Given task. Take the lines from the beginning of the data below through the line holding "1), [coverCap, coverLine])" and return exactly those.

Given material.

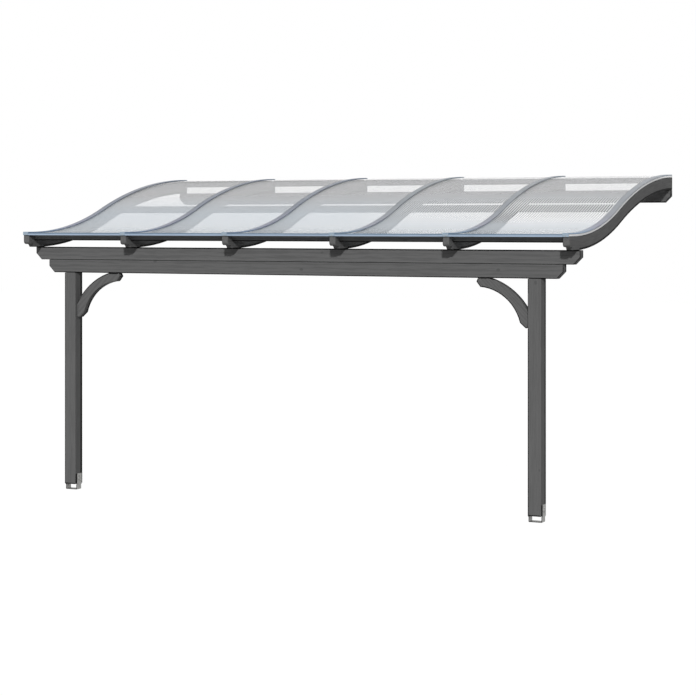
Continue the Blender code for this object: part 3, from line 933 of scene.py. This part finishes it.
def makeFrontCap(n):
    half, top, foot, corner = cover["half"], cap["top"], -cap["drop"], cap["corner"]
    outline = [(-half, foot), (half, foot), (half, top - corner), (half - corner, top),
               (-half + corner, top), (-half, top - corner)]
    bm = bmesh.new()
    section = sectionFace(bm, outline, rafterCentres[n], 0.0)
    extrudeAlong(bm, [section], (0, cap["thick"]))
    bmesh.ops.recalc_face_normals(bm, faces=bm.faces[:])
    for face in easeEdges(bm, cap["sharpAngle"], cap["ease"]):
        face.material_index = 1
    bmesh.ops.translate(bm, verts=bm.verts[:], vec=(0, coverFrontY + cap["behind"], frontTopZ))
    finishPiece(bm, "cover_front_cap_%d" % (n + 1), [coverCap, coverLine])


# Screws through each strip, and one in its cap
screw = {
    "first": 0.16,
    "every": 0.36,
    "rearStop": 0.08,
    "sides": 12,
    "headRadius": 0.0048,
    "headHeight": 0.0008,
    "capHeadRadius": 0.0052,
    "capHeadHeight": 0.0007,
    "dome": 0.82,         # the head's flat top against its foot
    "drive": 0.5,         # the drive against the flat top
    "driveDepth": 0.55,   # against the head's height
    "seat": 0.0262,       # foot of the head above the rafter
    "capSeat": (0.0008, 0.001),
    "shankSides": 10,
    "shankRadius": 0.0025,
    "shankLength": 0.0240,
    "shankMiddle": 0.0127,
}


def addHead(bm, place, axis, radius, height):
    # a domed head with a sunk drive; the axis has a length of one
    outward = Vector(axis)
    top = radius * screw["dome"]
    made = addRound(bm, Vector(place) + outward * height / 2, outward, screw["sides"], height, radius, top)
    bm.normal_update()
    flats = [f for f in {f for v in made["verts"] for f in v.link_faces} if f.normal.dot(outward) > 0.95]
    bmesh.ops.inset_individual(bm, faces=flats, thickness=top * (1 - screw["drive"]), depth=0.0)
    made = bmesh.ops.extrude_discrete_faces(bm, faces=flats)
    bmesh.ops.translate(bm, verts=list({v for f in made["faces"] for v in f.verts}),
                        vec=-outward * height * screw["driveDepth"])


def makeScrews(n):
    centre = rafterCentres[n]
    behind, above = screw["capSeat"]
    bm = bmesh.new()
    addHead(bm, (centre, coverFrontY + behind, frontTopZ + above), toFront,
            screw["capHeadRadius"], screw["capHeadHeight"])
    back = screw["first"]
    while back < roofDepth - screw["rearStop"]:
        slope = slopeAt(back)
        up = Vector((0, -math.sin(slope), math.cos(slope)))
        onRafter = Vector((centre, rafterFrontY + back, rafterTopAt(back)))
        seat = onRafter + Vector((0, 0, screw["seat"] / math.cos(slope)))
        addHead(bm, seat, up, screw["headRadius"], screw["headHeight"])
        middle = onRafter + Vector((0, 0, screw["shankMiddle"] / math.cos(slope)))
        addRound(bm, middle, up, screw["shankSides"], screw["shankLength"], screw["shankRadius"])
        back += screw["every"]
    finishPiece(bm, "cover_screws_%d" % (n + 1), [screwSteel], weighted=False,
                smooth=False)


for n in range(bayCount + 1):
    makeCover(n)
    makeSeals(n)
    makeFrontCap(n)
    makeScrews(n)
print("cover strips ready")


# Front edge profiles, two-tone, and the tape over each sheet's open rear end
profile = {
    "ease": 0.0006,
    "sharpAngle": 50,
    "splitAbove": 0.0085,   # the darker upper face starts this far above the rafter top
    "tape": 0.0006,
    "tapeLeg": 0.018,
    "tapeFoot": 0.0003,
    "tapeSide": 0.0005,     # short of the sheet's sides
    "tapeRear": 0.0004,     # short of the wall
}


def makeEdgeProfile(n):
    node = "front_edge_profile_%d" % n
    bm = cadCopy(node)
    splitZ = frontTopZ + profile["splitAbove"]
    cutAt(bm, (0, 0, splitZ), toTop)
    easeEdges(bm, profile["sharpAngle"], profile["ease"])
    for face in bm.faces:
        face.material_index = 0 if face.calc_center_median().z > splitZ else 1
    finishPiece(bm, "edge_profile_%d" % n, [profileUpper, profileLower], (node,))


def makeRearClosure(n):
    low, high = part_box("roof_panel_%d" % n)
    thick, leg, foot = profile["tape"], profile["tapeLeg"], profile["tapeFoot"]
    head = foot + sheet["thickness"]
    outline = [(0.0, head), (0.0, head + thick), (leg, head + thick), (leg, foot), (leg - thick, foot),
               (leg - thick, head)]
    bm = bmesh.new()
    frontY = roofDepth - profile["tapeRear"] - leg
    section = bm.faces.new([bm.verts.new((low.x + profile["tapeSide"], frontY + back, z))
                            for back, z in outline])
    made = bmesh.ops.extrude_face_region(bm, geom=[section])
    movedOn(bm, made, (high.x - low.x - 2 * profile["tapeSide"], 0, 0))
    bendToRoof(bm)
    finishPiece(bm, "rear_closure_%d" % n, [closureClear], smooth=False, weighted=False)


for n in range(1, bayCount + 1):
    makeEdgeProfile(n)
    makeRearClosure(n)
print("edge profiles ready")


# Bent steel feet with their bolts
steelFoot = {
    "ease": 0.0012,
    "sharpAngle": 60,
    "boltHeights": (0.123, 0.087),
    "boltEase": 0.0004,
    "boltSharpAngle": 50,
    "washerSides": 24,
    "washerRadius": 0.0105,
    "washerThick": 0.0016,
    "headSides": 6,
    "headRadius": 0.0075,
    "headThick": 0.0055,
}


def makeFoot(side):
    node = "post_bracket_" + side
    bm = cadCopy(node)
    easeEdges(bm, steelFoot["sharpAngle"], steelFoot["ease"])
    bm.normal_update()
    for face in bm.faces:
        if abs(face.normal.y) > 0.3:
            face.material_index = 1
    finishPiece(bm, "steel_foot_" + side, [zincSteel, cutSteel], (node,))


def makeFootBolts(side):
    low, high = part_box("post_bracket_" + side)
    washer, head = steelFoot["washerThick"], steelFoot["headThick"]
    bm = bmesh.new()
    for outward, faceX in ((-1, low.x), (1, high.x)):
        axis = Vector((outward, 0, 0))
        for height in steelFoot["boltHeights"]:
            seat = Vector((faceX, (low.y + high.y) / 2, groundZ + height))
            addRound(bm, seat + axis * washer / 2, axis, steelFoot["washerSides"], washer,
                     steelFoot["washerRadius"])
            addRound(bm, seat + axis * (washer + head / 2), axis, steelFoot["headSides"], head,
                     steelFoot["headRadius"])
    bmesh.ops.recalc_face_normals(bm, faces=bm.faces[:])
    easeEdges(bm, steelFoot["boltSharpAngle"], steelFoot["boltEase"], segments=1)
    finishPiece(bm, "foot_bolts_" + side, [screwSteel])


for side in ("left", "right"):
    makeFoot(side)
    makeFootBolts(side)
print("feet ready")


# Pale floor, soft key from the front right, even fill
studio = {
    "keyStrength": 2.22,
    "keyAngle": 2.5,
    "keyTravel": (-0.47, 1.0, -0.51),
    "sky": 0.10,          # even part of the sky
    "skyOverhead": 0.36,  # added towards straight up
    "skyFront": 0.56,     # added towards the open front
    "floorHalf": 40.0,
    "floorTone": 0.34,
    "floorOwnWhite": 0.90,  # how much of what the camera sees of the floor is its own white
    "floorWhite": 1.10,
}


def seenDirectly(nodes, links):
    # 1 where the camera, a reflection or clear material looks at the background
    path = nodes.new("ShaderNodeLightPath")
    seen = mathNode(nodes, links, "MAXIMUM", path.outputs["Is Camera Ray"], path.outputs["Is Glossy Ray"])
    return mathNode(nodes, links, "MAXIMUM", seen, path.outputs["Is Transmission Ray"])


bm = bmesh.new()
bmesh.ops.create_grid(bm, x_segments=1, y_segments=1, size=studio["floorHalf"])
bmesh.ops.translate(bm, verts=bm.verts[:], vec=(0, 0, groundZ))
floorMesh = bpy.data.meshes.new("studio_floor")
bm.to_mesh(floorMesh)
bm.free()
floor = bpy.data.objects.new("studio_floor", floorMesh)
bpy.context.collection.objects.link(floor)
floorMaterial, nodes, links = newMaterial("studio_floor")
nodes.remove(nodes["Principled BSDF"])
lit = nodes.new("ShaderNodeBsdfDiffuse")
lit.inputs["Color"].default_value = (*grey(studio["floorTone"]), 1)
white = nodes.new("ShaderNodeEmission")
white.inputs["Strength"].default_value = studio["floorWhite"]
mix = nodes.new("ShaderNodeMixShader")
ownWhite = mathNode(nodes, links, "MULTIPLY", seenDirectly(nodes, links), studio["floorOwnWhite"])
links.new(ownWhite, mix.inputs[0])
links.new(lit.outputs[0], mix.inputs[1])
links.new(white.outputs[0], mix.inputs[2])
links.new(mix.outputs[0], nodes["Material Output"].inputs["Surface"])
floorMesh.materials.append(floorMaterial)

world = bpy.data.worlds.new("studio")
bpy.context.scene.world = world
world.use_nodes = True
nodes = world.node_tree.nodes
links = world.node_tree.links
background = nodes["Background"]
background.inputs["Color"].default_value = (1, 1, 1, 1)
direction = nodes.new("ShaderNodeSeparateXYZ")
links.new(nodes.new("ShaderNodeTexCoord").outputs["Generated"], direction.inputs["Vector"])
overhead = mathNode(nodes, links, "MAXIMUM", direction.outputs["Z"], 0.0)
towardsFront = mathNode(nodes, links, "MULTIPLY", direction.outputs["Y"], -1.0)
front = mathNode(nodes, links, "MAXIMUM", towardsFront, 0.0)
sky = sumOf(nodes, links, (overhead, studio["skyOverhead"]), (front, studio["skyFront"]))
sky = mathNode(nodes, links, "ADD", sky, studio["sky"])
strength = blend(nodes, links, "FLOAT", seenDirectly(nodes, links), sky, 1.0)
links.new(strength, background.inputs["Strength"])

keyLight = bpy.data.lights.new("key", "SUN")
keyLight.energy = studio["keyStrength"]
keyLight.angle = math.radians(studio["keyAngle"])
key = bpy.data.objects.new("key", keyLight)
key.rotation_euler = Vector(studio["keyTravel"]).to_track_quat("-Z", "Y").to_euler()
bpy.context.collection.objects.link(key)

# Photo camera: level, with the frame raised by a lens shift
camera = {
    "lens": 101.08,
    "turn": 26.102,
    "place": (8.1086, -18.036, -0.2472),
    "shiftY": -0.18055,
}
cameraData = bpy.data.cameras.new("photo_camera")
cameraData.lens = camera["lens"]
cameraData.sensor_width = 36.0
cameraData.sensor_fit = "HORIZONTAL"
cameraData.shift_y = camera["shiftY"]
cameraData.clip_end = 200.0
photoCamera = bpy.data.objects.new("photo_camera", cameraData)
photoCamera.location = camera["place"]
photoCamera.rotation_euler = (math.radians(90.0), 0.0, math.radians(camera["turn"]))
bpy.context.collection.objects.link(photoCamera)
bpy.context.scene.camera = photoCamera
bpy.context.scene.view_settings.view_transform = "Standard"
print("studio ready")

Output of the task.
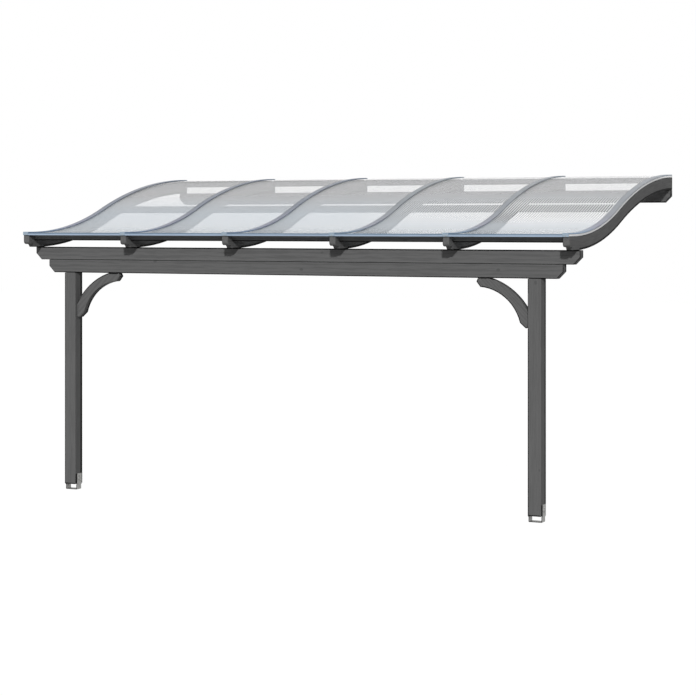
Continue the Blender code for this object: part 3, from line 933 of scene.py. This part finishes it.
def makeFrontCap(n):
    half, top, foot, corner = cover["half"], cap["top"], -cap["drop"], cap["corner"]
    outline = [(-half, foot), (half, foot), (half, top - corner), (half - corner, top),
               (-half + corner, top), (-half, top - corner)]
    bm = bmesh.new()
    section = sectionFace(bm, outline, rafterCentres[n], 0.0)
    extrudeAlong(bm, [section], (0, cap["thick"]))
    bmesh.ops.recalc_face_normals(bm, faces=bm.faces[:])
    for face in easeEdges(bm, cap["sharpAngle"], cap["ease"]):
        face.material_index = 1
    bmesh.ops.translate(bm, verts=bm.verts[:], vec=(0, coverFrontY + cap["behind"], frontTopZ))
    finishPiece(bm, "cover_front_cap_%d" % (n + 1), [coverCap, coverLine])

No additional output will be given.